Today, I attended a meeting at a well-known security firm (no name given here). The topic was a presentation of their DLP (or “Data Loss Prevention“) solution.
I’ll not come back on the product itself. Such meetings, organized by companies to present their own product, are not very relevant. Often, they resume to “come to us, we have the best solution on the market”.
But the meeting was anyway interesting: the speaker insisted on the critical point to analyze in a DLP project: “Where are the data?”. Let’s have a look at the schema below:
Each company has “data”. They are critical for its business and any divulgation, loss or alteration could have strong negative impacts on the business: quantitative (loss of revenue) or qualitative (bad reputation). Data can be:
- Personal information (SSN, phone numbers, names, addresses, e-mail)

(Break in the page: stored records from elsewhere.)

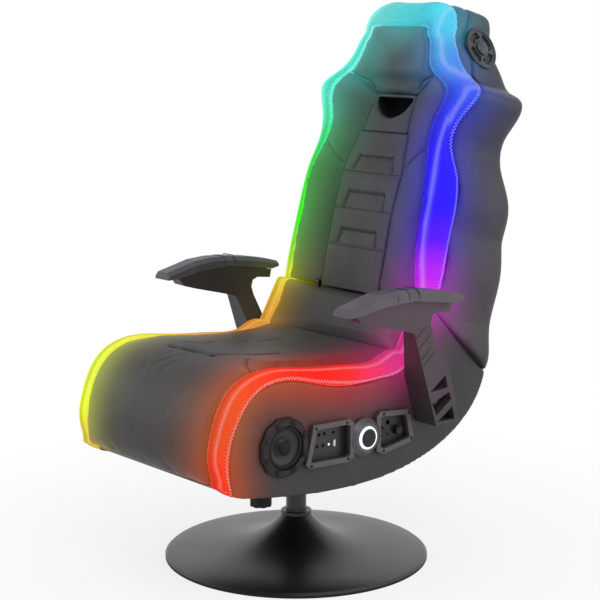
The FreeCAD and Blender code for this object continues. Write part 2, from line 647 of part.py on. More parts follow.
def back_leaf(x0, x1, grow):
    """Leaf from the pivot to the back's board, or the pocket for it when grown."""
    eye = rod_x(EYE_RADIUS + grow, x0 - grow, x1 + grow, PIVOT.y, PIVOT.z)
    corners = [(EYE_N, EYE_V - 2.5 - grow), (BOARD_N, 30 - grow), (BOARD_N, 84 + grow), (BOARD_N - 18, 84 + grow),
               (EYE_N, EYE_V + 4 + grow)]
    plate = polygon([V(0, n, v) for n, v in corners])
    return eye.fuse(on_back(across(plate, x0 - grow, x1 + grow)))


# Back

def on_back(shape):
    """Lean a shape drawn in the back's own frame and set it on the hip."""
    shape = shape.copy()
    shape.rotate(V(0, 0, 0), X_AXIS, -LEAN)
    shape.translate(V(0, HIP_Y, SEAT_Z + HIP_H))
    return shape


def foot_cutter():
    """What the back leaves free under the parting seam."""
    return seam_region(0, False).cut(rod_x(KNUCKLE, -FAR, FAR, PIVOT.y, PIVOT.z))


def crowned(start, end, rise):
    """An arc that swells towards the sitter, from start to end."""
    middle = (start + end) * 0.5 - V(0, rise, 0)
    return Part.Arc(start, middle, end).toShape()


def front_wire(i):
    """Outline of all the front padding at one height of the back."""
    v = STATIONS[i]
    rim = INNER_W[i] - SOFT_GAP
    seat_n = OUTER_N[i] + SOFT_GAP
    right = [V(OUTER_W[i], BOARD_N, v), V(OUTER_W[i], seat_n, v), V(rim, seat_n, v),
             V(rim, INNER_N[i], v), V(CENTRE_W[i], CENTRE_N[i], v)]
    left = [V(-p.x, p.y, p.z) for p in right]
    edges = [Part.makeLine(left[0], left[1]), Part.makeLine(left[1], left[2]), Part.makeLine(left[2], left[3]),
             crowned(left[3], left[4], BOLSTER_CROWN), Part.makeLine(left[4], right[4]),
             crowned(right[4], right[3], BOLSTER_CROWN), Part.makeLine(right[3], right[2]),
             Part.makeLine(right[2], right[1]), Part.makeLine(right[1], right[0]),
             Part.makeLine(right[0], left[0])]
    return Part.Wire(edges)


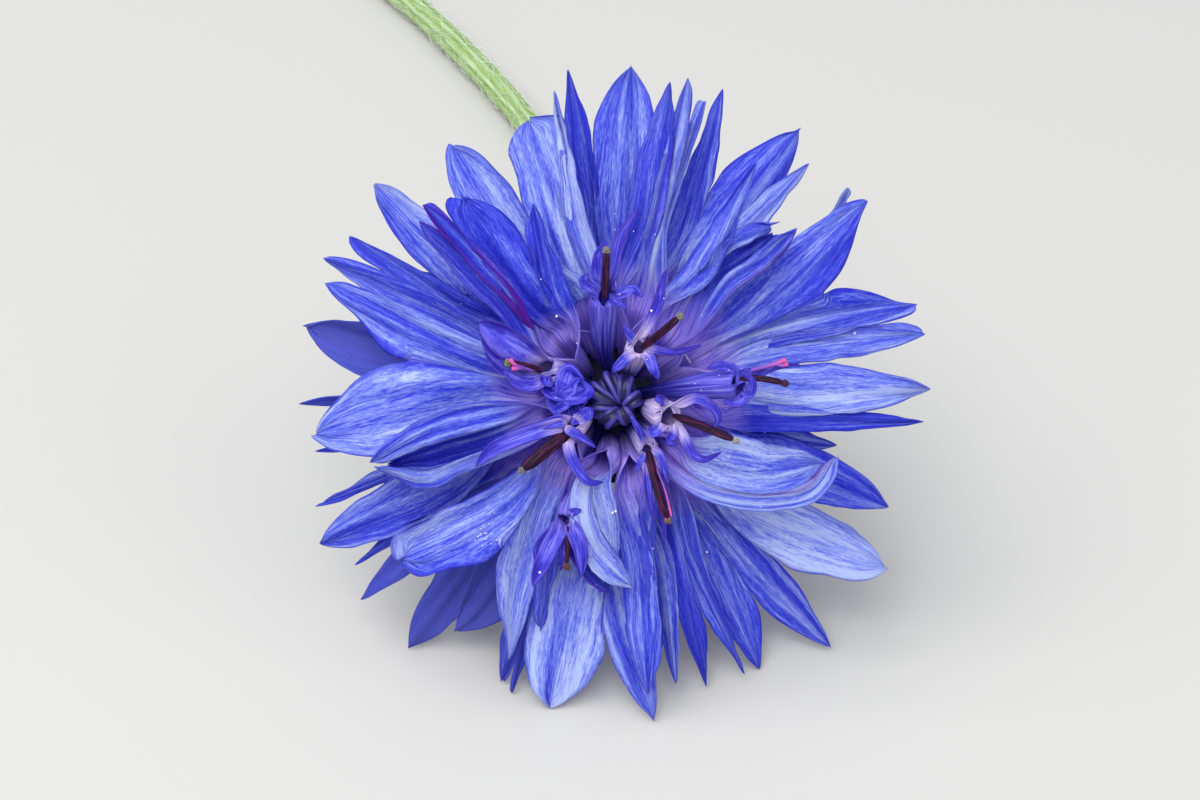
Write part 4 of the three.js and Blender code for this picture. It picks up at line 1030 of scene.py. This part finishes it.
# Set: a plain pale floor, soft light from above and the left, and the camera square to the face.
FLOOR_HALF = 4
SKY_STRENGTH = 0.78
SOFTBOXES = [
    ("key", 0.6, 4, (-0.55, 0.8, 0.75), 0.7),
    ("fill", 0.8, 2, (0.8, 0.2, 0.9), 0.9),
    ("front", 0.5, 5, (-0.1, 0.25, 1), 0.9),
]
CAMERA_AT = (-0.95, 0, 227)
CAMERA_LENS = 100
CAMERA_SENSOR = 36
CAMERA_NEAR = 0.01

bm = bmesh.new()
bmesh.ops.create_grid(bm, x_segments=1, y_segments=1, size=FLOOR_HALF)
mesh = bpy.data.meshes.new("floor")
bm.to_mesh(mesh)
bm.free()
floor = bpy.data.objects.new("floor", mesh)
bpy.context.scene.collection.objects.link(floor)
floor_paint, tree = new_material("floor_paint_pale_matt")
cover(tree, "#b9b7b2", 0.8)
mesh.materials.append(floor_paint)

world = bpy.data.worlds.new("studio")
world.use_nodes = True
sky = world.node_tree.nodes["Background"].inputs
sky["Color"].default_value = paint("#dfe6f2")
sky["Strength"].default_value = SKY_STRENGTH
bpy.context.scene.world = world

# Softboxes: square area lights that shine at the head, each from a direction in the head's own frame.
for name, size, strength, direction, distance in SOFTBOXES:
    data = bpy.data.lights.new(name, "AREA")
    data.size = size
    data.energy = strength
    lamp = bpy.data.objects.new(name, data)
    aim = (HEAD.to_3x3() @ Vector(direction)).normalized()
    lamp.location = HEAD_CENTRE + aim * distance
    lamp.rotation_euler = aim.to_track_quat("Z", "Y").to_euler()
    bpy.context.scene.collection.objects.link(lamp)

camera = bpy.data.objects.new("camera", bpy.data.cameras.new("camera"))
camera.data.lens = CAMERA_LENS
camera.data.sensor_width = CAMERA_SENSOR
camera.data.clip_start = CAMERA_NEAR
camera.location = HEAD @ Vector(CAMERA_AT)
camera.rotation_euler = HEAD_AXIS.to_track_quat("Z", "Y").to_euler()
bpy.context.scene.collection.objects.link(camera)
bpy.context.scene.camera = camera
bpy.context.scene.view_settings.view_transform = "Standard"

- Financial information (CC number, transactions)
- Medical information
Data are stored in databases which are protected. Good! But we must take care of any access, transfer or alteration during the whole business process. An example?
Let’s examine the backup procedure on the schema. We assume that data are correctly protected in the DB system.
1. Data are mirrored to a backup system on a remote location. We need to protect the remote system as well. We also need to protect the media between the two sites (a VPN is a good solution).
2. Once a week, archives are performed on tapes. We need to protect the media. Who handle them? How are they recycled?
3. Finally, some tapes are stored on a remote location (third party storage company). Are the tapes correctly protected? Is there enough physical security control and protection (fire, water, …)
If you zoom in the schema, you’ll see that the original data move across the platform, the format change, the access methods change. They are many “access point” to the company data: end-users, customers, partners, outsourced development companies, etc. Each of them must be analyzed to protected to prevent any data loss.
We can resume the DLP process in three questions:
- Where to look for my data? (network taping, files scanning, protocol inspection)
- How to analyze my data? (based in fingerprinting, described contents – dictionaries)
- What to do in case of incident? (notify log, block, quarantine)
Finally, never forget that a DLP process will never fully protect you against loss of data! Evasive techniques are easy to find. DLP is important when your business is under regulatory compliance. With a DLP solution, you will be able to proof to auditors that a process is in place to reduce the risks.